### [Required task]
Please give the listing again in its entirety, exactly as written.

### [Data segment]

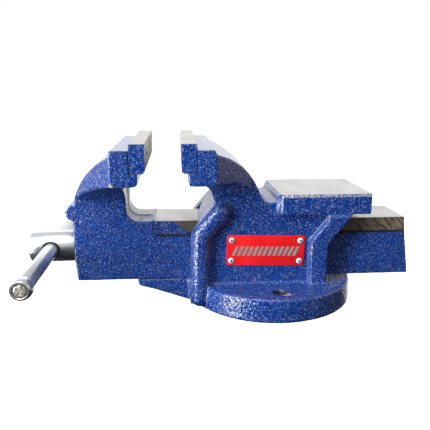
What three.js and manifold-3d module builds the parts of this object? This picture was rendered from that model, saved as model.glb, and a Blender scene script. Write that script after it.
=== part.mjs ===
// Bench vise with a fixed round base, an anvil behind the rear jaw and a sliding front jaw.
// Millimetres. +X runs from the front jaw to the back of the anvil, +Z is up, and the origin
// is the middle of the base's underside.
import * as THREE from "three";
import { mergeVertices } from "three/addons/utils/BufferGeometryUtils.js";
import Module from "manifold-3d";

const wasm = await Module();
wasm.setup();

// Driving dimensions
const GAP = 0.3; // left between pieces that touch

const JAW_HALF = 75; // half the jaw width
const PLATE_T = 14.2; // jaw plate thickness
const PLATE_Z0 = 142.5; // underside of the jaw plates
const PLATE_Z1 = 169.1; // top of the jaw plates
const PLATE_ROUND = 3;
const FRONT_FACE_X = -126.1; // gripping face of the front plate
const REAR_FACE_X = -93.8; // gripping face of the rear plate
const BLOCK_T = 17; // thickness of the cast block behind a plate
const BLOCK_Z0 = 130.8; // underside of the blocks
const BLOCK_Z1 = 163.2; // top of the blocks
const TOE = 7.6; // how far a block's toe reaches under its plate
const SCREW_Y = 42; // jaw plate screws, either side of the middle
const SCREW_Z = 155;
const SCREW_R = 4;
const SCREW_HEAD_R = 7.6;
const SCREW_HEAD_DEEP = 4.4;
const SCREW_LENGTH = 26;

const BASE_R = 85.4;
const BASE_TOP_R = 84.6;
const BASE_T = 23.5;
const BASE_EDGE = 1.6;
const POCKET_Z = 11; // depth of the hollow under the base
const POCKET_IN_R = 42;
const POCKET_OUT_R = 73;
const BOLT_Y = 64.5; // the two holes for bench bolts
const BOLT_R = 6.6;
const BOLT_BOSS_R = 14;

const HOUSING_HALF = 40; // half width of the housing's flat sides
const HOUSING_FRONT_X = -85.2;
const HOUSING_REAR_X = 50.3;
const FLANGE_HALF = 47.8; // half width over the rear flange
const FLANGE_W = 16.4;
const FLANGE_BEND_Z = 64.5;
const FLANGE_TOP_X = 74;
const RIB_R = 9.8; // round ribs on the front corners of the housing
const RIB_X = -75.9;
const RIB_FOOT_Z = 11;
const RIB_BEND_Z = 75.8;
const RIB_END_X = -56.2;
const RIB_END_Z = 98.4;
const CHIN_X = -62.8; // front of the rear jaw's neck
const CHIN_Z = 105.5;
const NOTCH_Y = 16; // relief beside the top of the slide opening

const ANVIL_X0 = 0;
const ANVIL_X1 = 93.2;
const ANVIL_HALF = 45.4;
const ANVIL_Z0 = 95.4;
const ANVIL_Z1 = 115.8;
const ANVIL_BEVEL = 4.8;

const ARCH_R = 70.7; // outer curve of the rear jaw
const ARCH_X = -83.4;
const ARCH_Z = 91.7;
const SADDLE_R = 10.2; // hollow between the rear jaw and the anvil
const SADDLE_X = -6.7;
const SADDLE_Z = 117.3;
const REAR_TAPER_X = -25.2; // where the head has narrowed to the housing's width

const FRONT_ARCH_R = 82.3; // outer curve of the front jaw
const FRONT_ARCH_X = -120.9;
const FRONT_ARCH_Z = 83.8;
const FRONT_TAPER_X = -197.4; // where the head has narrowed to the slide's width
const THROAT_X = -148.7; // back of the front jaw's neck
const THROAT_R = 12.5;
const JAW_BACK_X = -201;
const BEAD_R = 8; // moulding across the front of the moving casting
const BEAD_Z = 97.3;

const SLIDE_HALF = 28.7;
const SLIDE_TOP_HALF = 26.7; // the machined upper part is a little narrower
const SLIDE_Z0 = 27;
const SLIDE_Z1 = 87.3;
const SLIDE_STEP_Z = 73;
const SLIDE_STEP_X = -121.3;
const SLIDE_END_X = 135.4;
const SLIDE_FOOT_X = 143.1;
const CHANNEL_HALF = 20; // hollow inside the slide, open below and at the back
const CHANNEL_Z = 75;
const CHANNEL_X = -176;
const OPENING_PLAY = 0.6; // clearance between slide and housing
const TONGUE_X = -139.8;
const TONGUE_Z = 26.5;

const SPINDLE_Z = 56;
const SPINDLE_R = 11;
const SPINDLE_END_X = 105;
const HEAD_R = 16.4;
const HEAD_X0 = -250;
const HEAD_X1 = -201.6;
const HEAD_BEVEL = 2;
const CROSS_X = -227.7;
const CROSS_R = 8.2;
const BORE_R = 11.5;
const WASHER_R = 15.6;
const WASHER_T = 2.4;

const SPRING_X1 = -157;
const SPRING_OUT_R = 15;
const SPRING_IN_R = 11.6;
const SPRING_WASHER_T = 2.2;
const COTTER_R = 1.8;
const COTTER_REACH = 17;

const NUT_X0 = -48;
const NUT_X1 = -4;
const NUT_HALF = 17.4;
const NUT_TOP_R = 17.8;
const NUT_BORE_R = 11.4;
const NUT_BOLT_X = -26;
const NUT_BOLT_R = 5;
const NUT_BOLT_TOP = 41;
const NUT_BOLT_HEAD_R = 9;
const NUT_BOLT_HEAD_T = 6.4;
const COUNTERBORE_R = 12;
const COUNTERBORE_Z = 10;

const BAR_R = 7.4;
const BAR_HALF = 125; // half the handle's overall length
const CAP_LENGTH = 13;
const CAP_R = 9.8;
const CAP_FACE_R = 8;
const SPIGOT_R = 6.1;

const NAME_X = -10.9;
const NAME_Z = 58.8;
const NAME_W = 78.4;
const NAME_H = 31.2;
const NAME_T = 1.1;
const NAME_TURN = -1.5; // the plate sits very slightly turned, degrees
const RIVET_DX = 34.4;
const RIVET_DZ = 10.6;
const RIVET_R = 1.5;
const RIVET_HEAD_R = 3;
const RIVET_HEAD_T = 1.5;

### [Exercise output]
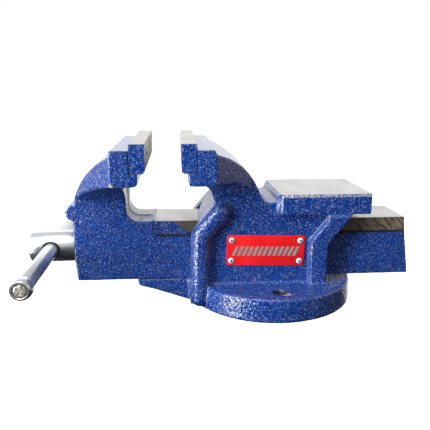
What three.js and manifold-3d module builds the parts of this object? This picture was rendered from that model, saved as model.glb, and a Blender scene script. Write that script after it.
=== part.mjs ===
// Bench vise with a fixed round base, an anvil behind the rear jaw and a sliding front jaw.
// Millimetres. +X runs from the front jaw to the back of the anvil, +Z is up, and the origin
// is the middle of the base's underside.
import * as THREE from "three";
import { mergeVertices } from "three/addons/utils/BufferGeometryUtils.js";
import Module from "manifold-3d";

const wasm = await Module();
wasm.setup();

// Driving dimensions
const GAP = 0.3; // left between pieces that touch

const JAW_HALF = 75; // half the jaw width
const PLATE_T = 14.2; // jaw plate thickness
const PLATE_Z0 = 142.5; // underside of the jaw plates
const PLATE_Z1 = 169.1; // top of the jaw plates
const PLATE_ROUND = 3;
const FRONT_FACE_X = -126.1; // gripping face of the front plate
const REAR_FACE_X = -93.8; // gripping face of the rear plate
const BLOCK_T = 17; // thickness of the cast block behind a plate
const BLOCK_Z0 = 130.8; // underside of the blocks
const BLOCK_Z1 = 163.2; // top of the blocks
const TOE = 7.6; // how far a block's toe reaches under its plate
const SCREW_Y = 42; // jaw plate screws, either side of the middle
const SCREW_Z = 155;
const SCREW_R = 4;
const SCREW_HEAD_R = 7.6;
const SCREW_HEAD_DEEP = 4.4;
const SCREW_LENGTH = 26;

const BASE_R = 85.4;
const BASE_TOP_R = 84.6;
const BASE_T = 23.5;
const BASE_EDGE = 1.6;
const POCKET_Z = 11; // depth of the hollow under the base
const POCKET_IN_R = 42;
const POCKET_OUT_R = 73;
const BOLT_Y = 64.5; // the two holes for bench bolts
const BOLT_R = 6.6;
const BOLT_BOSS_R = 14;

const HOUSING_HALF = 40; // half width of the housing's flat sides
const HOUSING_FRONT_X = -85.2;
const HOUSING_REAR_X = 50.3;
const FLANGE_HALF = 47.8; // half width over the rear flange
const FLANGE_W = 16.4;
const FLANGE_BEND_Z = 64.5;
const FLANGE_TOP_X = 74;
const RIB_R = 9.8; // round ribs on the front corners of the housing
const RIB_X = -75.9;
const RIB_FOOT_Z = 11;
const RIB_BEND_Z = 75.8;
const RIB_END_X = -56.2;
const RIB_END_Z = 98.4;
const CHIN_X = -62.8; // front of the rear jaw's neck
const CHIN_Z = 105.5;
const NOTCH_Y = 16; // relief beside the top of the slide opening

const ANVIL_X0 = 0;
const ANVIL_X1 = 93.2;
const ANVIL_HALF = 45.4;
const ANVIL_Z0 = 95.4;
const ANVIL_Z1 = 115.8;
const ANVIL_BEVEL = 4.8;

const ARCH_R = 70.7; // outer curve of the rear jaw
const ARCH_X = -83.4;
const ARCH_Z = 91.7;
const SADDLE_R = 10.2; // hollow between the rear jaw and the anvil
const SADDLE_X = -6.7;
const SADDLE_Z = 117.3;
const REAR_TAPER_X = -25.2; // where the head has narrowed to the housing's width

const FRONT_ARCH_R = 82.3; // outer curve of the front jaw
const FRONT_ARCH_X = -120.9;
const FRONT_ARCH_Z = 83.8;
const FRONT_TAPER_X = -197.4; // where the head has narrowed to the slide's width
const THROAT_X = -148.7; // back of the front jaw's neck
const THROAT_R = 12.5;
const JAW_BACK_X = -201;
const BEAD_R = 8; // moulding across the front of the moving casting
const BEAD_Z = 97.3;

const SLIDE_HALF = 28.7;
const SLIDE_TOP_HALF = 26.7; // the machined upper part is a little narrower
const SLIDE_Z0 = 27;
const SLIDE_Z1 = 87.3;
const SLIDE_STEP_Z = 73;
const SLIDE_STEP_X = -121.3;
const SLIDE_END_X = 135.4;
const SLIDE_FOOT_X = 143.1;
const CHANNEL_HALF = 20; // hollow inside the slide, open below and at the back
const CHANNEL_Z = 75;
const CHANNEL_X = -176;
const OPENING_PLAY = 0.6; // clearance between slide and housing
const TONGUE_X = -139.8;
const TONGUE_Z = 26.5;

const SPINDLE_Z = 56;
const SPINDLE_R = 11;
const SPINDLE_END_X = 105;
const HEAD_R = 16.4;
const HEAD_X0 = -250;
const HEAD_X1 = -201.6;
const HEAD_BEVEL = 2;
const CROSS_X = -227.7;
const CROSS_R = 8.2;
const BORE_R = 11.5;
const WASHER_R = 15.6;
const WASHER_T = 2.4;

const SPRING_X1 = -157;
const SPRING_OUT_R = 15;
const SPRING_IN_R = 11.6;
const SPRING_WASHER_T = 2.2;
const COTTER_R = 1.8;
const COTTER_REACH = 17;

const NUT_X0 = -48;
const NUT_X1 = -4;
const NUT_HALF = 17.4;
const NUT_TOP_R = 17.8;
const NUT_BORE_R = 11.4;
const NUT_BOLT_X = -26;
const NUT_BOLT_R = 5;
const NUT_BOLT_TOP = 41;
const NUT_BOLT_HEAD_R = 9;
const NUT_BOLT_HEAD_T = 6.4;
const COUNTERBORE_R = 12;
const COUNTERBORE_Z = 10;

const BAR_R = 7.4;
const BAR_HALF = 125; // half the handle's overall length
const CAP_LENGTH = 13;
const CAP_R = 9.8;
const CAP_FACE_R = 8;
const SPIGOT_R = 6.1;

const NAME_X = -10.9;
const NAME_Z = 58.8;
const NAME_W = 78.4;
const NAME_H = 31.2;
const NAME_T = 1.1;
const NAME_TURN = -1.5; // the plate sits very slightly turned, degrees
const RIVET_DX = 34.4;
const RIVET_DZ = 10.6;
const RIVET_R = 1.5;
const RIVET_HEAD_R = 3;
const RIVET_HEAD_T = 1.5;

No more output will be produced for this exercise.